┌────────
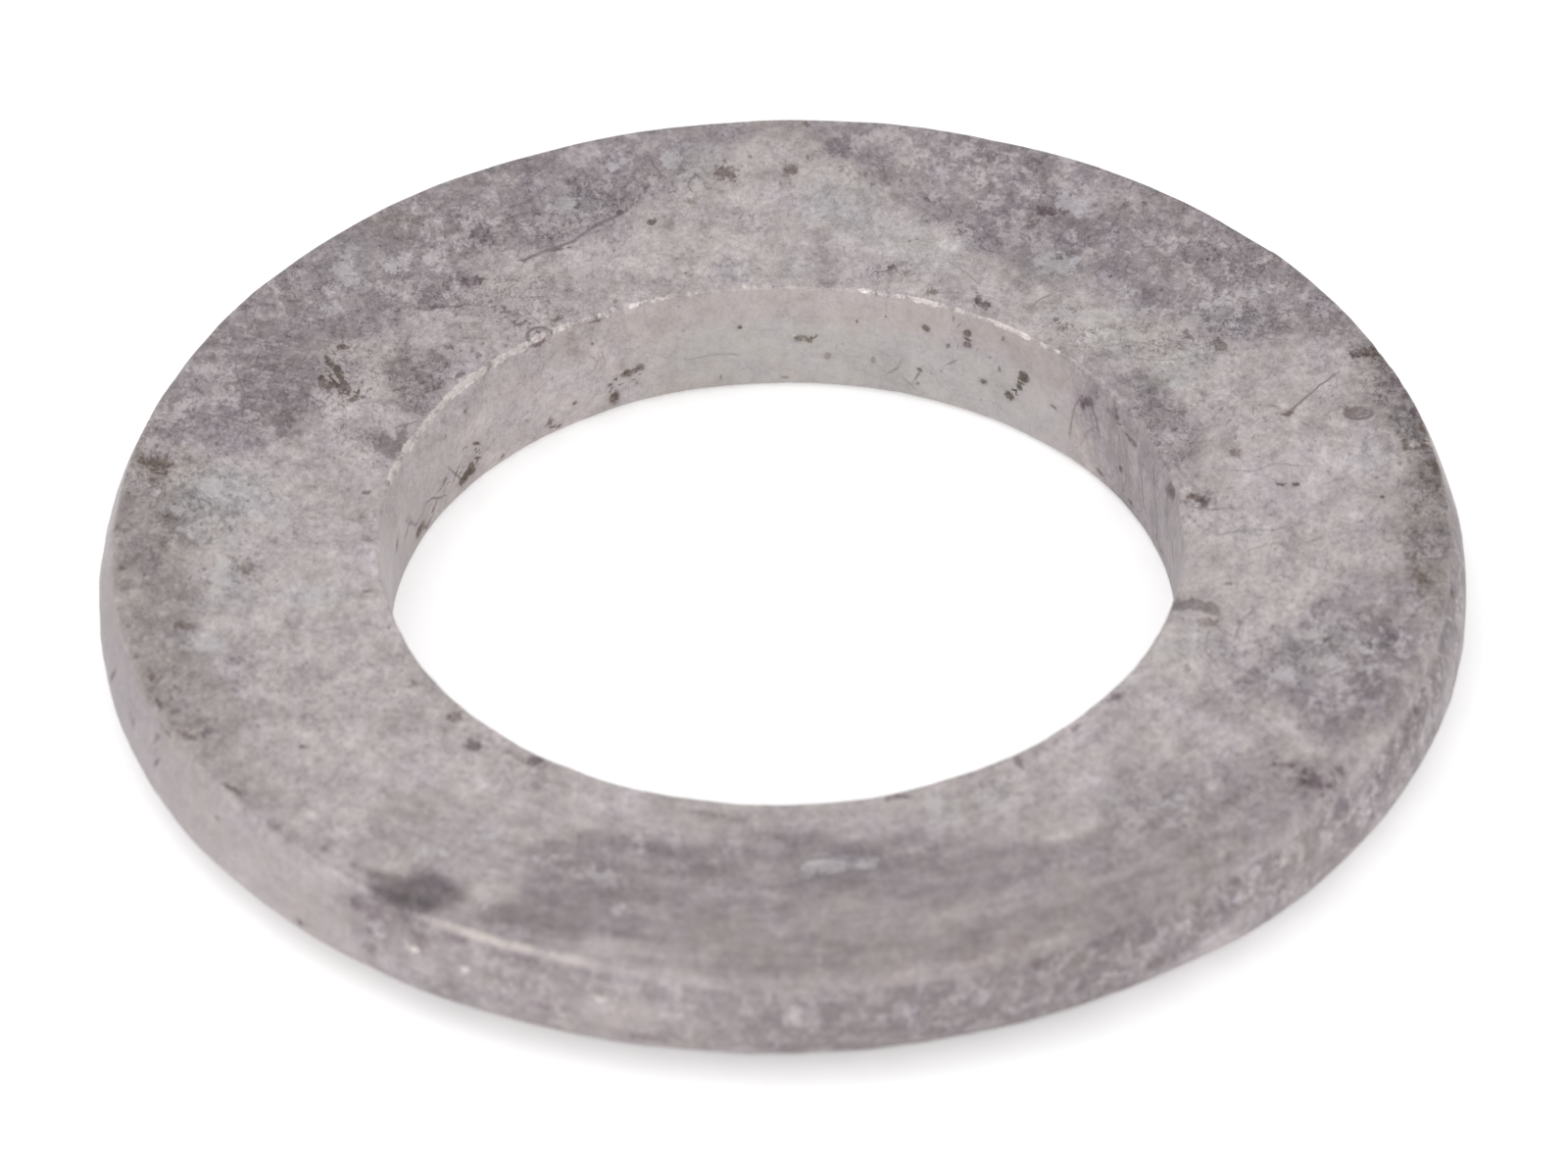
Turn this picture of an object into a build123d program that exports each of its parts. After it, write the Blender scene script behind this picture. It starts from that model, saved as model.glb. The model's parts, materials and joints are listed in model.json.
└────────
┌────────
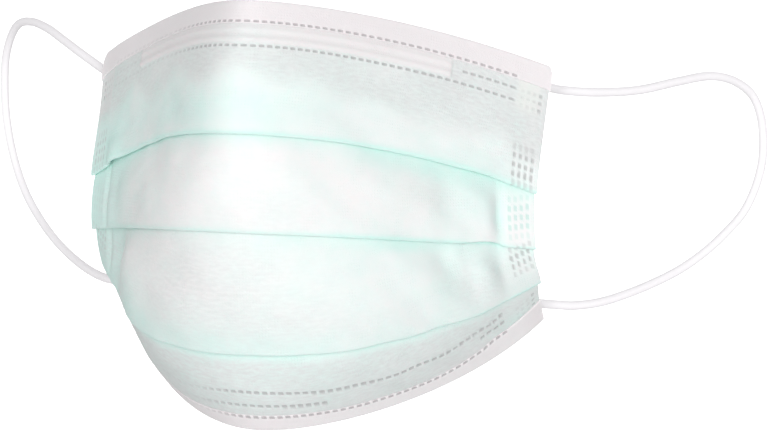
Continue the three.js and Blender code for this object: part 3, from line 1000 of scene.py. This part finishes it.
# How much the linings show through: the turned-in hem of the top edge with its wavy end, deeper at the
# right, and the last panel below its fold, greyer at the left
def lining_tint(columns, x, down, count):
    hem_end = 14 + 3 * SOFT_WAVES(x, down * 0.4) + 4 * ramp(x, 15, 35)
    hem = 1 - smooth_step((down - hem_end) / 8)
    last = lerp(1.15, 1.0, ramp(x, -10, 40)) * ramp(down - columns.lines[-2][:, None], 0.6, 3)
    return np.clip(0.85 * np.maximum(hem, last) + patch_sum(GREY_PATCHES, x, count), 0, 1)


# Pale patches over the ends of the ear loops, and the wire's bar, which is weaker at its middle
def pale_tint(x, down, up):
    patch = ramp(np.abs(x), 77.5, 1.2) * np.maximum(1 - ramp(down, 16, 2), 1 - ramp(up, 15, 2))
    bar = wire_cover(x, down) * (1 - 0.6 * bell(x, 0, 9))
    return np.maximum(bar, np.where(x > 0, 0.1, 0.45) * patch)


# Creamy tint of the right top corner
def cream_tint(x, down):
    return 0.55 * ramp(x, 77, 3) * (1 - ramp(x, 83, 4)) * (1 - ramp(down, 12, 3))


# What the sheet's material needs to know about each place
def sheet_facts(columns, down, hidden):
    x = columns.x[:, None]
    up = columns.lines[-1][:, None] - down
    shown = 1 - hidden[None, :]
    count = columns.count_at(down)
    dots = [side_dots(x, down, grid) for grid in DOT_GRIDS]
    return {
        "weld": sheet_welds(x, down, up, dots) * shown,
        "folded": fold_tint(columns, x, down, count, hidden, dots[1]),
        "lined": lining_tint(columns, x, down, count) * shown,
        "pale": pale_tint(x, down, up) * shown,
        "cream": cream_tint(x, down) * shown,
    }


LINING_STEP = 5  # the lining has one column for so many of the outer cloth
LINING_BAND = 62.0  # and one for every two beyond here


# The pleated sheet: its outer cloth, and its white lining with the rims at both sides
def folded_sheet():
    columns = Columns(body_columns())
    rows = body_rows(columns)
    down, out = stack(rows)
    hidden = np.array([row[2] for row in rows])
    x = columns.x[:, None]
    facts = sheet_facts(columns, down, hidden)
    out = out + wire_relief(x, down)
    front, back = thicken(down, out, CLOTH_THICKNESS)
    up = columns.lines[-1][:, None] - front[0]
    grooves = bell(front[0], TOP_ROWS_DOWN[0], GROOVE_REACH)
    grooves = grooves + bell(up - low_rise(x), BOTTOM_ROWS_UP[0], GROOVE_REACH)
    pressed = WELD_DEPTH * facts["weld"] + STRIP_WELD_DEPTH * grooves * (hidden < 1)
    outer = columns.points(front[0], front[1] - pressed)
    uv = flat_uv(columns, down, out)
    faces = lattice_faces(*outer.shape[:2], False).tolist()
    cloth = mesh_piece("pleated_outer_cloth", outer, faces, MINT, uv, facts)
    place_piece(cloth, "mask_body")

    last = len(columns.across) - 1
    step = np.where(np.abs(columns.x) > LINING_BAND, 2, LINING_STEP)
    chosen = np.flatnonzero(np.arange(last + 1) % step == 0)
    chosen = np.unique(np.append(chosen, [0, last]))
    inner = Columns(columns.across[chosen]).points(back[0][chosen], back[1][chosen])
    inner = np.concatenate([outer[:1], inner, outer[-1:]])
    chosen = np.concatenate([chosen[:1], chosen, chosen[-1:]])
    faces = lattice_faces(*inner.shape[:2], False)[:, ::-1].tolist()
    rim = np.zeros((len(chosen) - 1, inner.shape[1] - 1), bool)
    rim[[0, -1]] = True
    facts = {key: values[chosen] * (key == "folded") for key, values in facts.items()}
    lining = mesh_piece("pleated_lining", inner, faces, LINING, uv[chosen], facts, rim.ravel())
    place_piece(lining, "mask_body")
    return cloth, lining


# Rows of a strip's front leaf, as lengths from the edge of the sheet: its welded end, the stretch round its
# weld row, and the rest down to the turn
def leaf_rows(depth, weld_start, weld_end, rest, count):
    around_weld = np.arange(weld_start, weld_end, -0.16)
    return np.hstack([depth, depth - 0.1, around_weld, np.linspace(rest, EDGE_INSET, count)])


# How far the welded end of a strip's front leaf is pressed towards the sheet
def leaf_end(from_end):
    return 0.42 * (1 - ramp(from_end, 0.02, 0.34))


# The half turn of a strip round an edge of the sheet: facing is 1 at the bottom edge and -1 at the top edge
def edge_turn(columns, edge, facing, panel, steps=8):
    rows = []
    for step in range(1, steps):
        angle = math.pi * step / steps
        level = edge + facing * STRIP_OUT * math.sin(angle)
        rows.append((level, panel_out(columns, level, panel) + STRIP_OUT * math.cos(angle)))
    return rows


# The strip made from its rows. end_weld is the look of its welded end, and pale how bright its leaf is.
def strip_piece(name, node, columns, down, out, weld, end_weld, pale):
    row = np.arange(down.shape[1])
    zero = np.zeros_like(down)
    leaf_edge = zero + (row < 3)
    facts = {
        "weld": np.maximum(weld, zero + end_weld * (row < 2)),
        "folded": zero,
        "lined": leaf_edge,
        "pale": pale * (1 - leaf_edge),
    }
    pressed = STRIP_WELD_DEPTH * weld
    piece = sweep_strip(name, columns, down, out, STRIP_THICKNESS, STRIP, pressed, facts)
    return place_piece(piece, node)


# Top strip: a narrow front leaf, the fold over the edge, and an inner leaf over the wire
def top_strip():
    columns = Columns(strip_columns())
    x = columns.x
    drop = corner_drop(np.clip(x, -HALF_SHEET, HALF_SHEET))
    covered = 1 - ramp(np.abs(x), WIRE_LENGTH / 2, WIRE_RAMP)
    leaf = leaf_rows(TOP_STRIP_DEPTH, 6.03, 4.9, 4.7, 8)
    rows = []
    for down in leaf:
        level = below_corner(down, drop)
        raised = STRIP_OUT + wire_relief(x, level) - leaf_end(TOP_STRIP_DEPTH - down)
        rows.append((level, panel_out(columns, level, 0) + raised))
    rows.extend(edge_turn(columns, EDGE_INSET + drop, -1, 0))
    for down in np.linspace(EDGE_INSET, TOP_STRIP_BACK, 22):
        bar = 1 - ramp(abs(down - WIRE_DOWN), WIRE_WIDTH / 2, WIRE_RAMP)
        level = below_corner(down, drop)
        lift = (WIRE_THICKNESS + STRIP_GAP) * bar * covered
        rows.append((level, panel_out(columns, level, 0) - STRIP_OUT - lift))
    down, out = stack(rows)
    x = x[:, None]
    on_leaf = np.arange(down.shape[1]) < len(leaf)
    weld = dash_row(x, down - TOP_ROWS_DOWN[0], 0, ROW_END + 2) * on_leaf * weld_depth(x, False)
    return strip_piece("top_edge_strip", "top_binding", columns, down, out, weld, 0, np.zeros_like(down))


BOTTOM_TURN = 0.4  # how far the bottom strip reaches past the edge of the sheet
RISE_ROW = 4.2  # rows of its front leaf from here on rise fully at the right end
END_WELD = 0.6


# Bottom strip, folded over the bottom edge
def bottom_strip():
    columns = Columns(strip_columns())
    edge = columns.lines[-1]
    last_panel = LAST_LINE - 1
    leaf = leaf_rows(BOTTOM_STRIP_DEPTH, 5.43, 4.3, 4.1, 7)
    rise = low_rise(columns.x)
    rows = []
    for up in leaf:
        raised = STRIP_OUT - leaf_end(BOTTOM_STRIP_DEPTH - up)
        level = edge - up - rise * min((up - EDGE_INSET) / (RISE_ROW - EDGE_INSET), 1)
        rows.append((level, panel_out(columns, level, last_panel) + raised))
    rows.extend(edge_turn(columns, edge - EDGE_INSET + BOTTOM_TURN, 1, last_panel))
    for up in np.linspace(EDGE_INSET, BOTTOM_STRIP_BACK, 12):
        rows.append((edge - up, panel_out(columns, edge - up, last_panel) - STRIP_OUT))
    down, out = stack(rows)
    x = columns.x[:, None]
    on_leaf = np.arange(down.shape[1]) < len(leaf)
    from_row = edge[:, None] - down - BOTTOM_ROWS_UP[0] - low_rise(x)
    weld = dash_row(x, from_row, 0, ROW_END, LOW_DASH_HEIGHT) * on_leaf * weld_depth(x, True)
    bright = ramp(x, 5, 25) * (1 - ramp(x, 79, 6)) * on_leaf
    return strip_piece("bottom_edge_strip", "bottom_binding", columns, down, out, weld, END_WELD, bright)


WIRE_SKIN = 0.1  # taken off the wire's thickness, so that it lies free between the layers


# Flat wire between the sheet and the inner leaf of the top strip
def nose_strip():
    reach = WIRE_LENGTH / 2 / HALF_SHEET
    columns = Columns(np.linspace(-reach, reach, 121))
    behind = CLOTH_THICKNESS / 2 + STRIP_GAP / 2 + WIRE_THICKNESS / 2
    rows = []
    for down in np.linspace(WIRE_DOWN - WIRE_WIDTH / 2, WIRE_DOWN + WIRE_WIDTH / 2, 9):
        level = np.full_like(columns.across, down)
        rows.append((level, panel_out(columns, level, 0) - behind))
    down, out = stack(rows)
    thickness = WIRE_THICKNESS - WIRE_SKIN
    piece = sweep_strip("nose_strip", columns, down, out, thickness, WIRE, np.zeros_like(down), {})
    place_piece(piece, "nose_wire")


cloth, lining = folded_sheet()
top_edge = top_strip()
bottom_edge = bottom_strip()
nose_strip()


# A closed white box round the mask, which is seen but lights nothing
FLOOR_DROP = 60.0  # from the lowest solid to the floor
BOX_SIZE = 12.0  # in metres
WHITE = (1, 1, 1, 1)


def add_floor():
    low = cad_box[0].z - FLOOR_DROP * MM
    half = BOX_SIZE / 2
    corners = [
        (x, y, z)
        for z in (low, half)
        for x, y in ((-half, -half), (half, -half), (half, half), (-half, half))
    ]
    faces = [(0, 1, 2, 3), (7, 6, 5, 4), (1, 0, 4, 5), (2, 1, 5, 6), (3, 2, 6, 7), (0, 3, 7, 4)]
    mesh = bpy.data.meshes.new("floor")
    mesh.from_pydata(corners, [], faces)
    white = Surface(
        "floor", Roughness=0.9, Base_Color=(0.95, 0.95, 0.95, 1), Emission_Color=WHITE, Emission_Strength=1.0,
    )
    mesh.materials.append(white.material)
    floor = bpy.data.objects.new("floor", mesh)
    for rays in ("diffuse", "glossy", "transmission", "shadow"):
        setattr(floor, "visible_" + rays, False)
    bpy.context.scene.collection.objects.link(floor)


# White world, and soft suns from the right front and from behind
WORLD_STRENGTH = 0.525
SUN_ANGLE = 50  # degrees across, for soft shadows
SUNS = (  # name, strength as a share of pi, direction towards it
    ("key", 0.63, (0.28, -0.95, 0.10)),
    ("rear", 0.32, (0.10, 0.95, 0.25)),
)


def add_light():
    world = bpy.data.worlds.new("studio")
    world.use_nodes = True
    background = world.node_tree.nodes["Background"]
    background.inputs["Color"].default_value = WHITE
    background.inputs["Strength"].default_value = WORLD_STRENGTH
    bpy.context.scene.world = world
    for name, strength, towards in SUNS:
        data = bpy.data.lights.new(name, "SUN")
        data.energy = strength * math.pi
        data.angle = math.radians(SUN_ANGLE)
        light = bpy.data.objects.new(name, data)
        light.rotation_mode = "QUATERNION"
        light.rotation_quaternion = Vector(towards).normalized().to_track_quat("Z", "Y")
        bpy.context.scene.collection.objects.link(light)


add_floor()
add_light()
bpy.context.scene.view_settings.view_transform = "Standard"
└────────
┌────────
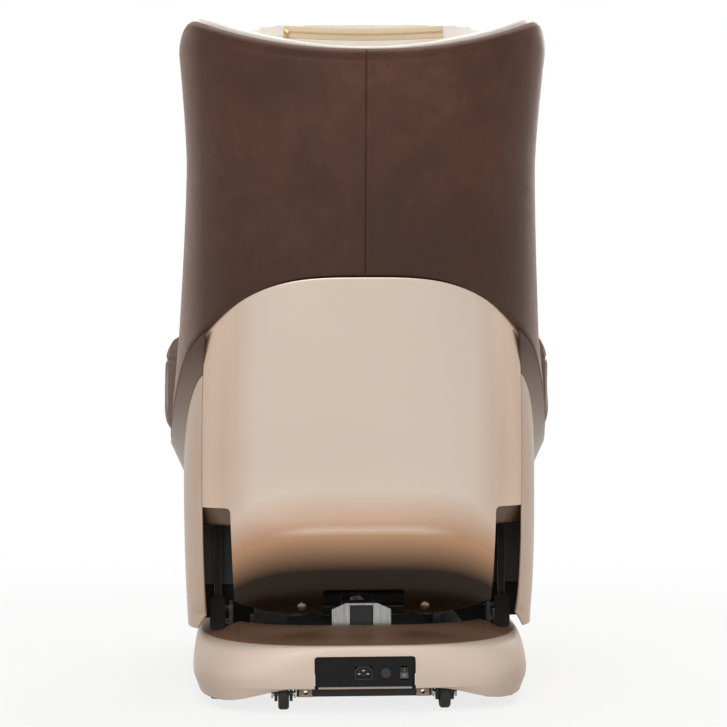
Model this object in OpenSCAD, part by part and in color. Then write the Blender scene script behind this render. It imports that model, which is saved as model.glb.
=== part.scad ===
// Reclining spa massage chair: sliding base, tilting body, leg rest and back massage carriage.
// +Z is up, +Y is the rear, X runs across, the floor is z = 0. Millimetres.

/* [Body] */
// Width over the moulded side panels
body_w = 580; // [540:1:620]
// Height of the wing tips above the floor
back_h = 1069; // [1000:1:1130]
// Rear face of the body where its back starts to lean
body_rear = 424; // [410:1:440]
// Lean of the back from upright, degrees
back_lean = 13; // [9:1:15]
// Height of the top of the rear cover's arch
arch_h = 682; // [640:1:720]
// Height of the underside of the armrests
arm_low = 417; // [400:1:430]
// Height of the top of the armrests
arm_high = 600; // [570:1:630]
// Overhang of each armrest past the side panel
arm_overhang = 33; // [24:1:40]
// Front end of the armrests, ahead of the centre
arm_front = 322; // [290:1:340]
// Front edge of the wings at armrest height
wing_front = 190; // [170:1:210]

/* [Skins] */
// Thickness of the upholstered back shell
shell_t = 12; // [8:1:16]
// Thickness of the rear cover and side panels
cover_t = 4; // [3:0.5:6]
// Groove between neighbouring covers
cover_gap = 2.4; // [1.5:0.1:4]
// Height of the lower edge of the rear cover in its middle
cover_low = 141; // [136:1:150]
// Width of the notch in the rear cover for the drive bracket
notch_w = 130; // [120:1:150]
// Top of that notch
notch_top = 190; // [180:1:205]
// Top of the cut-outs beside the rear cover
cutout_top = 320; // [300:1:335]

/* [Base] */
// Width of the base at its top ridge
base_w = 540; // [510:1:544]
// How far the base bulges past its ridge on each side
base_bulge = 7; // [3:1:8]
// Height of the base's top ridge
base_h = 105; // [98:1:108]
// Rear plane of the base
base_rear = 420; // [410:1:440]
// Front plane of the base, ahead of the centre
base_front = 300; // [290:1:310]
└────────
● What is being asked
From the listing, copy every line where the string "write" appears.

● Solved problem
Turn this picture of an object into a build123d program that exports each of its parts. After it, write the Blender scene script behind this picture. It starts from that model, saved as model.glb. The model's parts, materials and joints are listed in model.json.
Model this object in OpenSCAD, part by part and in color. Then write the Blender scene script behind this render. It imports that model, which is saved as model.glb.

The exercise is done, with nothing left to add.